-- start of RECORDS FOR THIS EXERCISE --
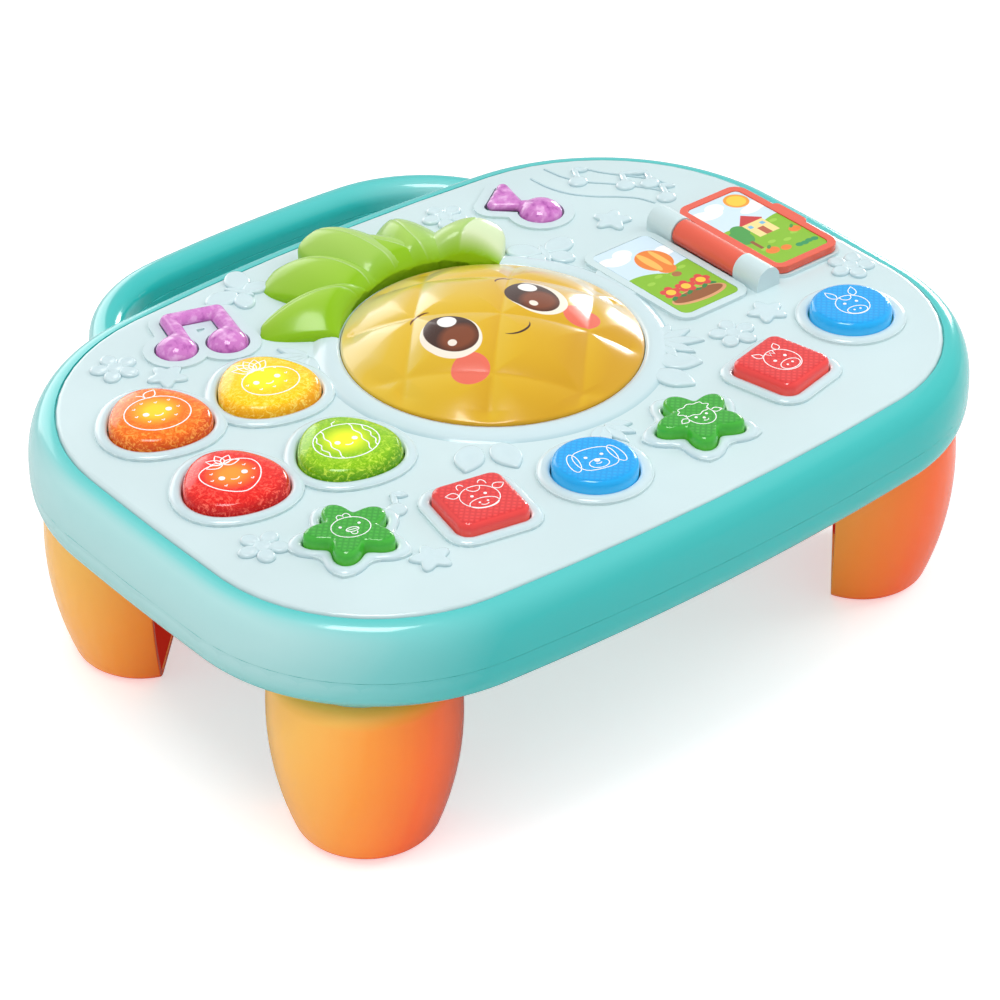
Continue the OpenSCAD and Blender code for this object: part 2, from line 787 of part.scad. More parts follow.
-- end of RECORDS FOR THIS EXERCISE --
-- start of RECORDS FOR THIS EXERCISE --
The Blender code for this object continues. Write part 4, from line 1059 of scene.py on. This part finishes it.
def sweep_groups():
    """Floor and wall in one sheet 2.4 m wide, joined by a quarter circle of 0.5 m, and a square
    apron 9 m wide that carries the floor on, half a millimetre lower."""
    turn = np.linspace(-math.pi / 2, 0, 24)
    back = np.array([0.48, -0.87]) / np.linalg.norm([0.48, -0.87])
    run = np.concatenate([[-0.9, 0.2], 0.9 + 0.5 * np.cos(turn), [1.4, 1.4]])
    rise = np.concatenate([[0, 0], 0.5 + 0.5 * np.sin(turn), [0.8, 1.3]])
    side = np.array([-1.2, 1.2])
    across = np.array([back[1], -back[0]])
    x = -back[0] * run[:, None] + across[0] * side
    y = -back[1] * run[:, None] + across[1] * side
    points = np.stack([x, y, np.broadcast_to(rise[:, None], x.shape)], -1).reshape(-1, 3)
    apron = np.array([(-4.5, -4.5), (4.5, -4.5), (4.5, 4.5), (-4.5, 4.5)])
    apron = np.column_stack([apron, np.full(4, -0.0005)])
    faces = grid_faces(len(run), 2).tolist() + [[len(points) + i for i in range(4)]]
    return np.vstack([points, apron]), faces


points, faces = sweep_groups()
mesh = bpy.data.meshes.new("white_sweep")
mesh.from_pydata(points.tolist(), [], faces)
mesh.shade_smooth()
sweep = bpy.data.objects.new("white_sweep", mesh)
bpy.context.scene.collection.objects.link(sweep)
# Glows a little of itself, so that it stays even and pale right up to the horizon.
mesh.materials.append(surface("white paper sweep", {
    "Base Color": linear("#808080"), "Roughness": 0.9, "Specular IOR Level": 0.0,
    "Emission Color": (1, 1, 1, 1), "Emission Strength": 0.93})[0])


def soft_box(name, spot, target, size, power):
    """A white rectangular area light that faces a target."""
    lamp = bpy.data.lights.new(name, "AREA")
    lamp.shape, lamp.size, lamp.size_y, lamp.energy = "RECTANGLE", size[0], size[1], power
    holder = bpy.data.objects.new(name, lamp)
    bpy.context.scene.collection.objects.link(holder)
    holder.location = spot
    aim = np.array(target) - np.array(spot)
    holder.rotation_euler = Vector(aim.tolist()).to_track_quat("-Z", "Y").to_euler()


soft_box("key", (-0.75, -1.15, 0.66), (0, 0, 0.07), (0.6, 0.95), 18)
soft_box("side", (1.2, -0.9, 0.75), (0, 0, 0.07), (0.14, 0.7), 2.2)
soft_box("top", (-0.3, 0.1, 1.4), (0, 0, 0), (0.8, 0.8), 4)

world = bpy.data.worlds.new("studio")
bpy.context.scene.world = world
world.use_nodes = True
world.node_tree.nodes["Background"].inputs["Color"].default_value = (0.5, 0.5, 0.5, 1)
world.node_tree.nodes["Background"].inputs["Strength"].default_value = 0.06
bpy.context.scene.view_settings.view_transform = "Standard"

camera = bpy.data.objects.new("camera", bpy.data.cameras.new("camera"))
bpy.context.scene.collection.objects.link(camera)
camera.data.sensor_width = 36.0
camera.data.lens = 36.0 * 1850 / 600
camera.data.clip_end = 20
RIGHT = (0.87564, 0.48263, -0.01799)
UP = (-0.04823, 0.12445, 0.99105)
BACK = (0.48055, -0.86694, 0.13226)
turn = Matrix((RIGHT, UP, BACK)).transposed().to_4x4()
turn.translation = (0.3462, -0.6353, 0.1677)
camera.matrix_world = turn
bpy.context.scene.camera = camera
-- end of RECORDS FOR THIS EXERCISE --
◆ **WRITTEN PROBLEM**
Give only the number of lines in the records that contain the string "part".

◆ **RESPONSE BELOW**
2